TASK DETAILS - Which lines run from the first one up to and including the one with "unit(np.gradient(self.line, self.stations, axis=0))"? Print exactly those.

EXERCISE MATERIALS -
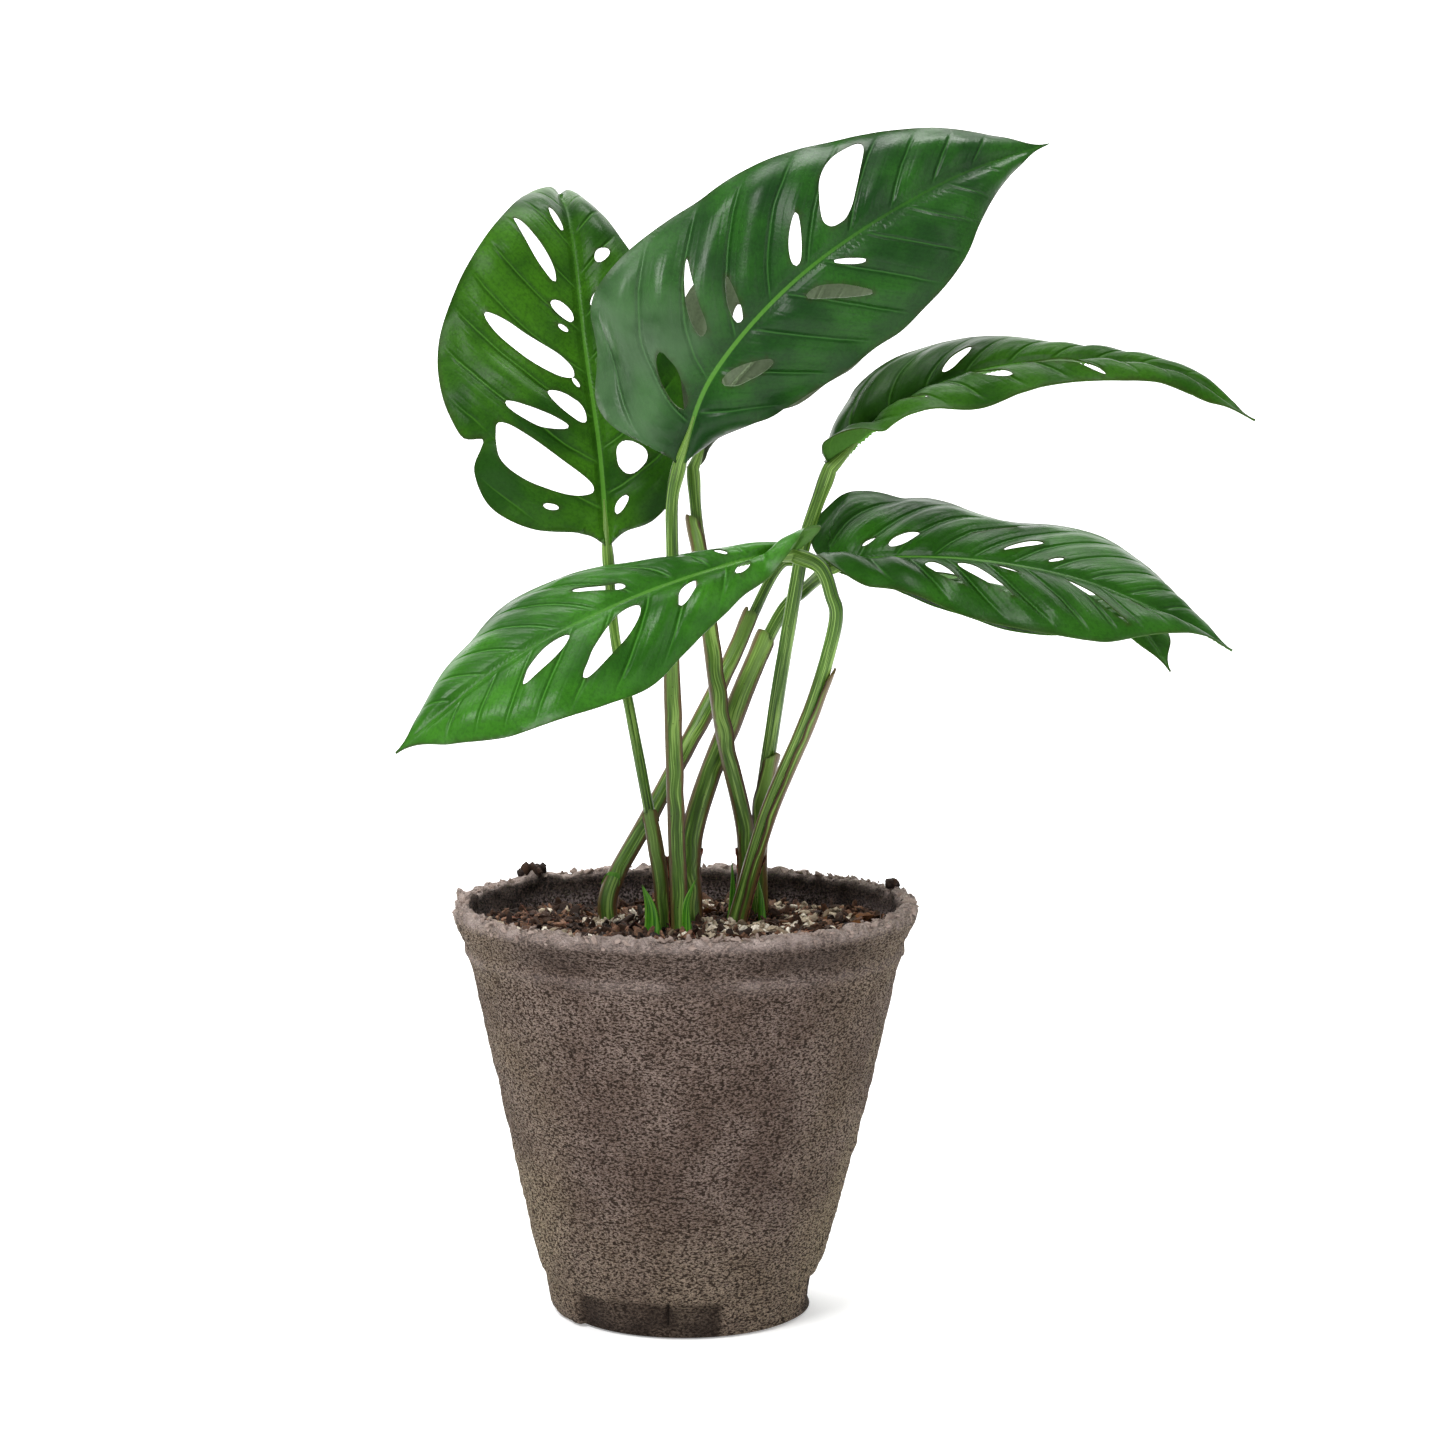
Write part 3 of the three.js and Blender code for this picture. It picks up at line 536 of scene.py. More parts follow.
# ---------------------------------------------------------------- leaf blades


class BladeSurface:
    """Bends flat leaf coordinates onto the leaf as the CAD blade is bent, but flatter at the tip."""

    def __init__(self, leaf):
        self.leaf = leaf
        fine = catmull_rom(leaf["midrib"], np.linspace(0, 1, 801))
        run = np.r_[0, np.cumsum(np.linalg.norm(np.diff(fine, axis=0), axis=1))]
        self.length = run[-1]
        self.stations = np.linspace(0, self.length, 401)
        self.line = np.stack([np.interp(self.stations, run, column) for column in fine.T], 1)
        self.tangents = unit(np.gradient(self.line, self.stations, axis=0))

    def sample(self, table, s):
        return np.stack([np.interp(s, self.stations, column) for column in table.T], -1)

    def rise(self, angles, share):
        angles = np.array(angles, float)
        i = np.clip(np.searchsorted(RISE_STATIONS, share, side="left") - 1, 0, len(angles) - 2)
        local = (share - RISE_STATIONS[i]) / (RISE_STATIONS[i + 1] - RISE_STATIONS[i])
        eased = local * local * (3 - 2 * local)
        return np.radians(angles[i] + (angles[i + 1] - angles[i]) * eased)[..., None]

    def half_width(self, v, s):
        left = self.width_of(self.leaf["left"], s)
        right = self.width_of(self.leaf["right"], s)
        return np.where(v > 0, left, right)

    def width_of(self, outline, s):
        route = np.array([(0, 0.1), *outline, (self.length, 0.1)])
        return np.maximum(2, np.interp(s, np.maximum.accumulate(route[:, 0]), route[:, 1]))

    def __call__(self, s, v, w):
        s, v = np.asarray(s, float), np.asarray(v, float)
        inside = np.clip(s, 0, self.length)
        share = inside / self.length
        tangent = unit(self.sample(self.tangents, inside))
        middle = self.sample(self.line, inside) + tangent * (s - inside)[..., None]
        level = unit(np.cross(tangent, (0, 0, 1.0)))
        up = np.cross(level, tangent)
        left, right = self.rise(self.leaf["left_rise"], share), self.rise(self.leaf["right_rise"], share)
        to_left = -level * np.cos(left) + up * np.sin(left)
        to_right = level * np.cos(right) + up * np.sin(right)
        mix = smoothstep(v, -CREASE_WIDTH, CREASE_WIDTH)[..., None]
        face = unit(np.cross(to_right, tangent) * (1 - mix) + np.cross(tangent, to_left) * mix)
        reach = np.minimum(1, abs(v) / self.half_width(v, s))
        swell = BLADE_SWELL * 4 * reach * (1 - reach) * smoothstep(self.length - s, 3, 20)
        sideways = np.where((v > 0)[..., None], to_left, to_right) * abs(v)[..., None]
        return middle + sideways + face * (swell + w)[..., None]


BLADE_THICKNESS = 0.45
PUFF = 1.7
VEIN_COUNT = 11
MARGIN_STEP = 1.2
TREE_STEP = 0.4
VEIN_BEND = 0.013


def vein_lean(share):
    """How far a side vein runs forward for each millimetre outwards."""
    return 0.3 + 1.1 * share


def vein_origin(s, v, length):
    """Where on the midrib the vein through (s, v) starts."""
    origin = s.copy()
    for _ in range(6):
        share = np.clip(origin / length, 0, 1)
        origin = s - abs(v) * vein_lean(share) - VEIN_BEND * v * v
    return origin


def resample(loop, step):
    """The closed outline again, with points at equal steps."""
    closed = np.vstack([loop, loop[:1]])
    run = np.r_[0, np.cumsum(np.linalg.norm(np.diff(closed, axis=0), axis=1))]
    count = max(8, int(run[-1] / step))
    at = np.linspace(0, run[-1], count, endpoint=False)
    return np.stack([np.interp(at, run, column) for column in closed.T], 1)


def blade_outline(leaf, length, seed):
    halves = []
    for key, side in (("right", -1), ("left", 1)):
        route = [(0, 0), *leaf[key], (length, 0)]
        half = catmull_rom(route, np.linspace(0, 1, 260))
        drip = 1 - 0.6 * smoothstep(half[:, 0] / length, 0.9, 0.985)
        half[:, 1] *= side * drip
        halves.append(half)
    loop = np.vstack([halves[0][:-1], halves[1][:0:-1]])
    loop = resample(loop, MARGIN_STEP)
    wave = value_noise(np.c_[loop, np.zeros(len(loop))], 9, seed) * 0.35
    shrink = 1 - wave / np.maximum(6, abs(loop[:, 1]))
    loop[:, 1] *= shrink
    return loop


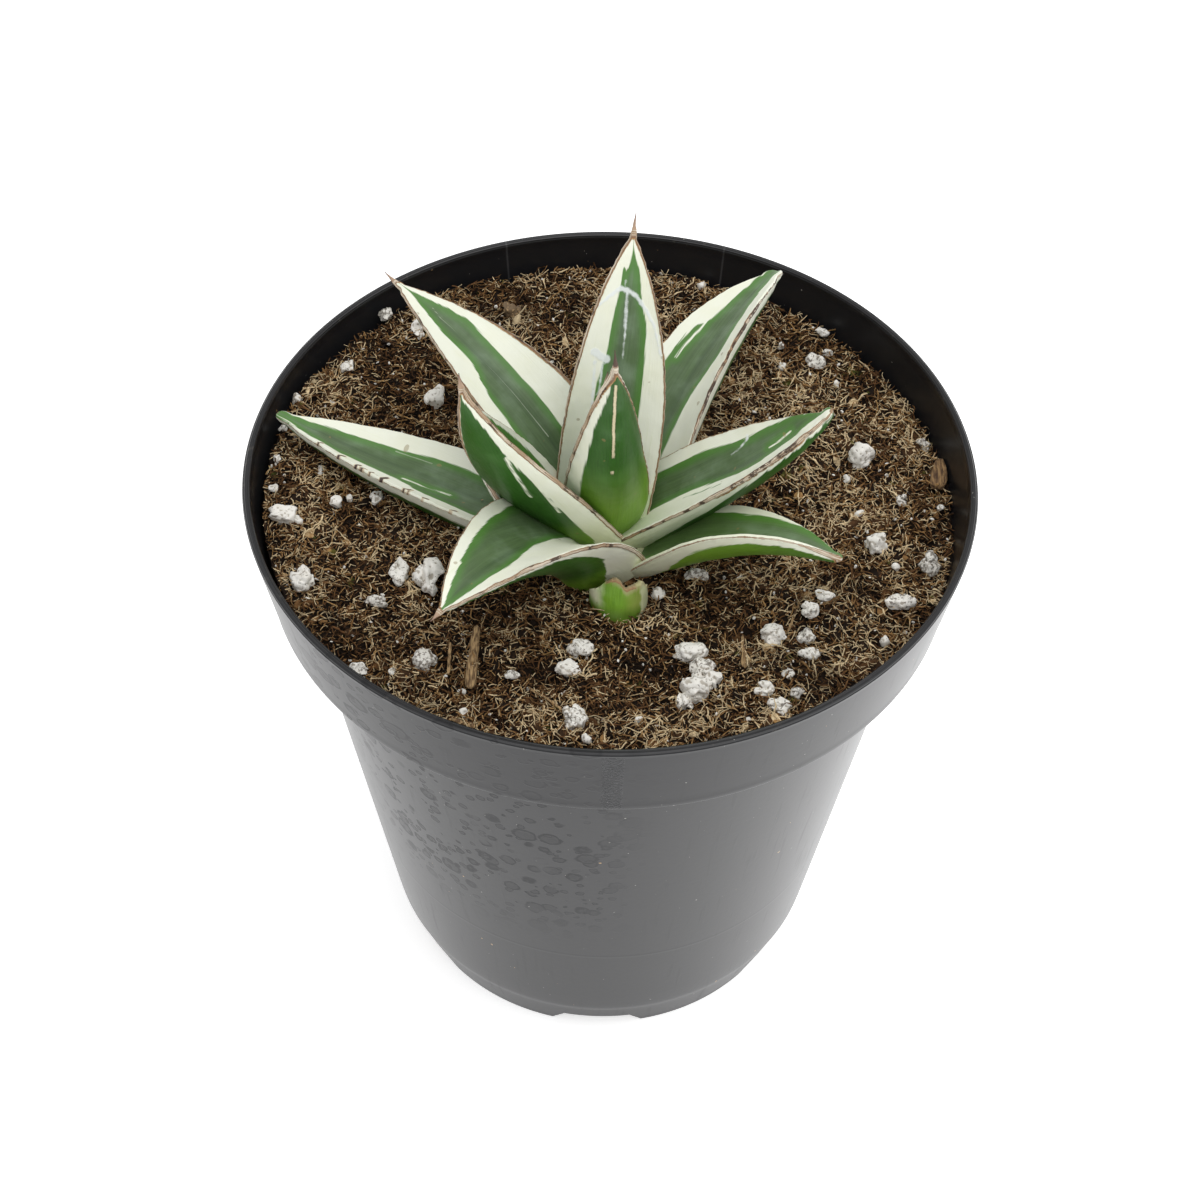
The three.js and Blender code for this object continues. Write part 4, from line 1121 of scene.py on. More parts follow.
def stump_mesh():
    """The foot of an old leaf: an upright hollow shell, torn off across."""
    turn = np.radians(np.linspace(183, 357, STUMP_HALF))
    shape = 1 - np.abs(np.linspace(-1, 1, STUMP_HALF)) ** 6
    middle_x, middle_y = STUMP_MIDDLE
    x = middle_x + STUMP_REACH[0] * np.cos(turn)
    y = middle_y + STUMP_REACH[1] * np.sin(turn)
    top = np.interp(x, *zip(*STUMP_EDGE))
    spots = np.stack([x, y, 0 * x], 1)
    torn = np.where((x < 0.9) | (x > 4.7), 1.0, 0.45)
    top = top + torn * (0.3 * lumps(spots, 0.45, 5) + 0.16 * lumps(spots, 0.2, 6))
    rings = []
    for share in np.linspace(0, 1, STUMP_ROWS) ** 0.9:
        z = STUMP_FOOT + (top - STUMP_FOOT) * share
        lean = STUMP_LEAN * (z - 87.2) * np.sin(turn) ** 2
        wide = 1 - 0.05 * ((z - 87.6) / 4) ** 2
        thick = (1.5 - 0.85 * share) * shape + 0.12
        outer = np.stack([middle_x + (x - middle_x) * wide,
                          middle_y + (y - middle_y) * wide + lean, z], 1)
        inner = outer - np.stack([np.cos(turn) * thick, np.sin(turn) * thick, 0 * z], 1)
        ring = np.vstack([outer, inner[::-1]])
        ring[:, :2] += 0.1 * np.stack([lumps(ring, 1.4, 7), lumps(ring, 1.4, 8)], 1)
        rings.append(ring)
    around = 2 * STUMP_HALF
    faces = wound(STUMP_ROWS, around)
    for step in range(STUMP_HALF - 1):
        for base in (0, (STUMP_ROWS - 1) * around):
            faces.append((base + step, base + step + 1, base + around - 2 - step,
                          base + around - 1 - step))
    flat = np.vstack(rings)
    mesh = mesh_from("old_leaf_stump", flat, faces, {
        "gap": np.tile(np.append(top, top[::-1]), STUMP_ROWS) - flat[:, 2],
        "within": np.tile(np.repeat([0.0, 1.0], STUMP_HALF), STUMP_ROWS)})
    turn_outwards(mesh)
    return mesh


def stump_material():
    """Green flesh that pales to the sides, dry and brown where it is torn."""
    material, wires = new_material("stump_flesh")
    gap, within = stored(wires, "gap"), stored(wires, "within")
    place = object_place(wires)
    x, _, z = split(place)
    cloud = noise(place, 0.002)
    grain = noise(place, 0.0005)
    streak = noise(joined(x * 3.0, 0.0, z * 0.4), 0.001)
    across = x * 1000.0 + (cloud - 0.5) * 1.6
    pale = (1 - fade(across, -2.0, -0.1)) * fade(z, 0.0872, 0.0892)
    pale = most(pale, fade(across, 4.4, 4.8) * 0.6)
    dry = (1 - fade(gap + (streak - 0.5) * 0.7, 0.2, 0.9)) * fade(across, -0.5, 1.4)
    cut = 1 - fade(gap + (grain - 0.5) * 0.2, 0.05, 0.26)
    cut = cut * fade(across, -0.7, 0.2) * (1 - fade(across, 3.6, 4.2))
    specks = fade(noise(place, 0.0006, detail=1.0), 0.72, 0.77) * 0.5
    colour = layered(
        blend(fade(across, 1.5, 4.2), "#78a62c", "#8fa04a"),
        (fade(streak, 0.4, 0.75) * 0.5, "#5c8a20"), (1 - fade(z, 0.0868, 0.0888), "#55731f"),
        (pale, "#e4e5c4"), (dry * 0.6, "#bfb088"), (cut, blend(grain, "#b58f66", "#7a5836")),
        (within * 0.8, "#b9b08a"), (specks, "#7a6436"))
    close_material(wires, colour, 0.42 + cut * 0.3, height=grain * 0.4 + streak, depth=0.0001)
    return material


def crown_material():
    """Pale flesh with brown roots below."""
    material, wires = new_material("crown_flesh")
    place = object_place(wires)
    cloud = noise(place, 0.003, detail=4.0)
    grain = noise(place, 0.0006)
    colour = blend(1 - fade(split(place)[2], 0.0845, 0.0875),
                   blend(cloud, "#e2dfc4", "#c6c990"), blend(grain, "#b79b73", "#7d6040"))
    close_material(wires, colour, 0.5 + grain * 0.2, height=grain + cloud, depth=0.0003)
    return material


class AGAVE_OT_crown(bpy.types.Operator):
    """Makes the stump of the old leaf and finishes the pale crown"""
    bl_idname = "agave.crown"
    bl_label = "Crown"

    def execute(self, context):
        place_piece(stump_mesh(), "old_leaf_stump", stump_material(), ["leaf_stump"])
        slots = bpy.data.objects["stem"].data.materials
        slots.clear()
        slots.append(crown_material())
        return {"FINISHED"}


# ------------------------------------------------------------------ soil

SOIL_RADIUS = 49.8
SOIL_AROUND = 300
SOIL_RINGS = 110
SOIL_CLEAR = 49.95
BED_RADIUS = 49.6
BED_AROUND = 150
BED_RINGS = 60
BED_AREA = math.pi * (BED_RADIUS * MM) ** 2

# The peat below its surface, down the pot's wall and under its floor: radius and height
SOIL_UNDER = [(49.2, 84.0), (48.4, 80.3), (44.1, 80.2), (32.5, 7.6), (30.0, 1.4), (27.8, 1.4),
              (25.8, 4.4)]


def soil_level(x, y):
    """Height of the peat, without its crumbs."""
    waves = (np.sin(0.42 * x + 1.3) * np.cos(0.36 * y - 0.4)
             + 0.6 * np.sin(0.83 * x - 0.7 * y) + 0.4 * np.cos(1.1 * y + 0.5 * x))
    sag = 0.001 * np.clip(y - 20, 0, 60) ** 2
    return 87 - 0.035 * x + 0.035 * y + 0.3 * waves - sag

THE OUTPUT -
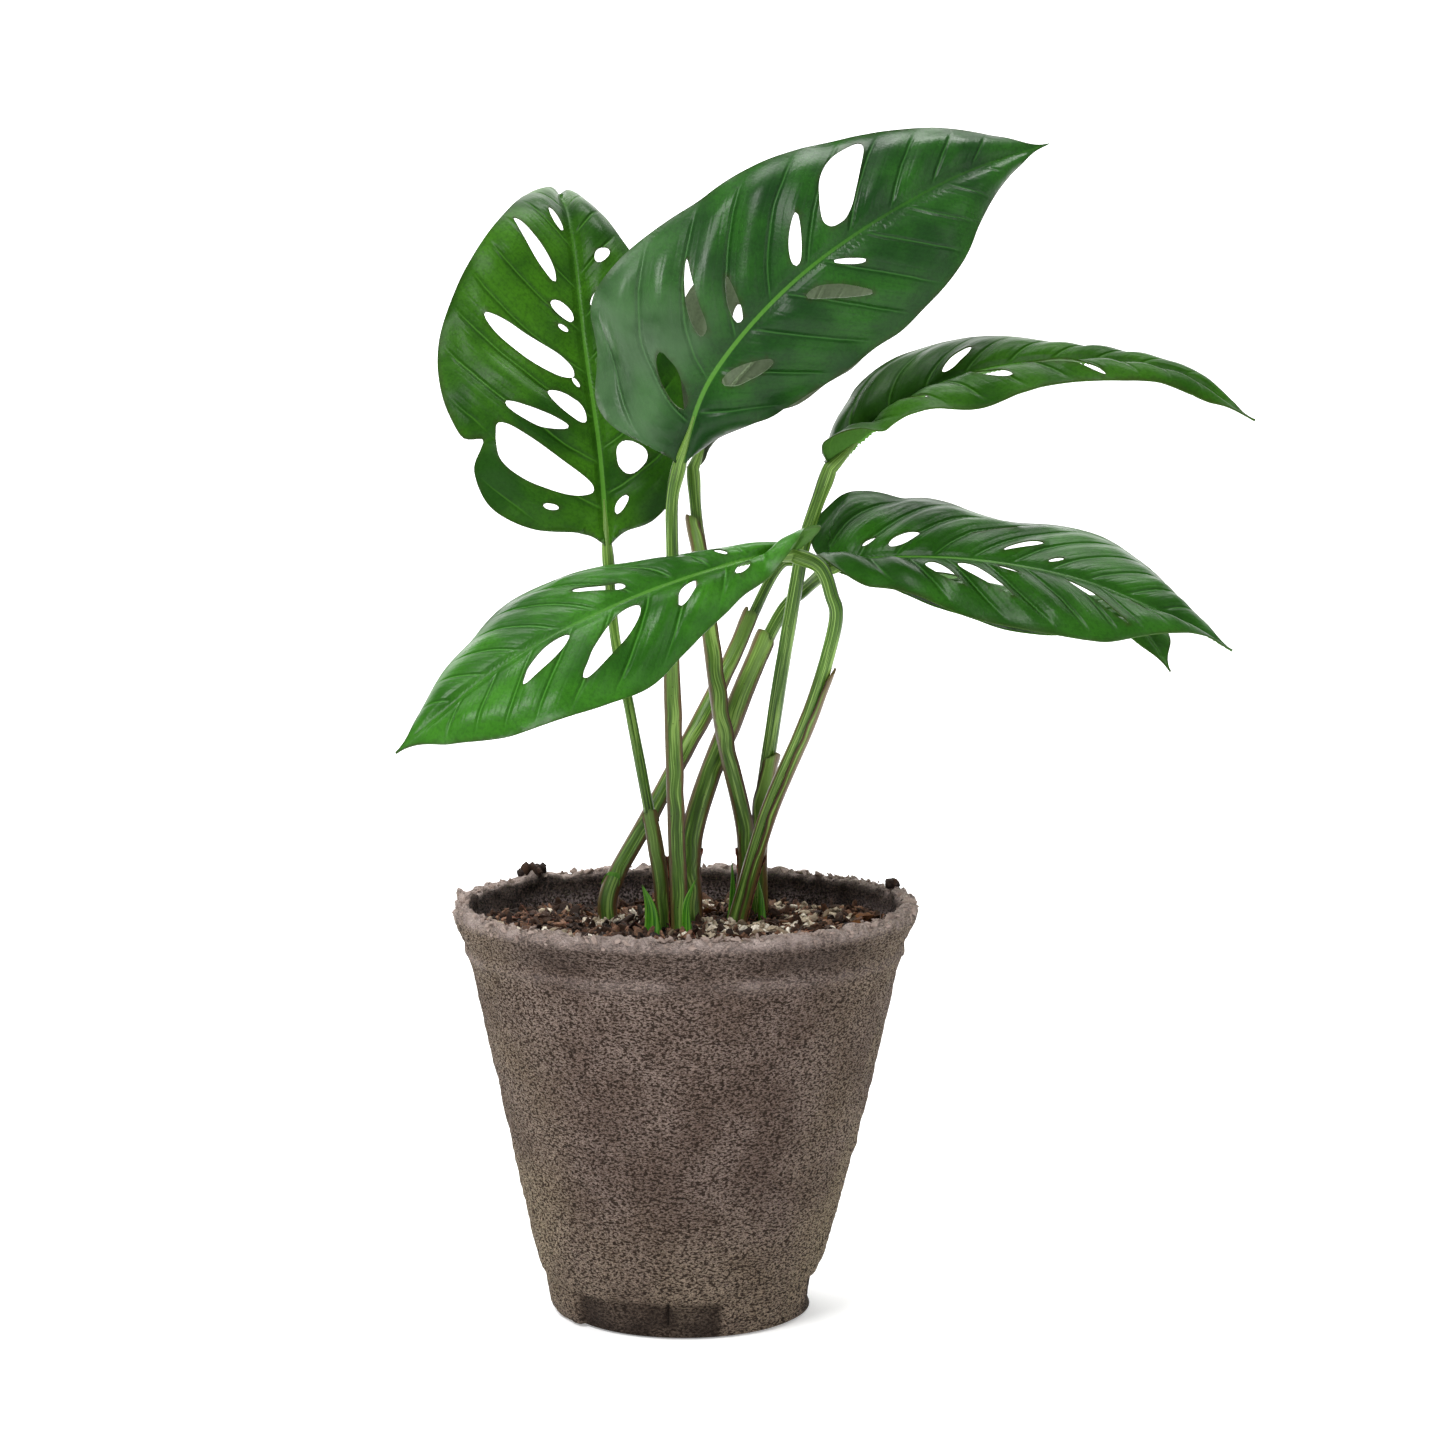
Write part 3 of the three.js and Blender code for this picture. It picks up at line 536 of scene.py. More parts follow.
# ---------------------------------------------------------------- leaf blades


class BladeSurface:
    """Bends flat leaf coordinates onto the leaf as the CAD blade is bent, but flatter at the tip."""

    def __init__(self, leaf):
        self.leaf = leaf
        fine = catmull_rom(leaf["midrib"], np.linspace(0, 1, 801))
        run = np.r_[0, np.cumsum(np.linalg.norm(np.diff(fine, axis=0), axis=1))]
        self.length = run[-1]
        self.stations = np.linspace(0, self.length, 401)
        self.line = np.stack([np.interp(self.stations, run, column) for column in fine.T], 1)
        self.tangents = unit(np.gradient(self.line, self.stations, axis=0))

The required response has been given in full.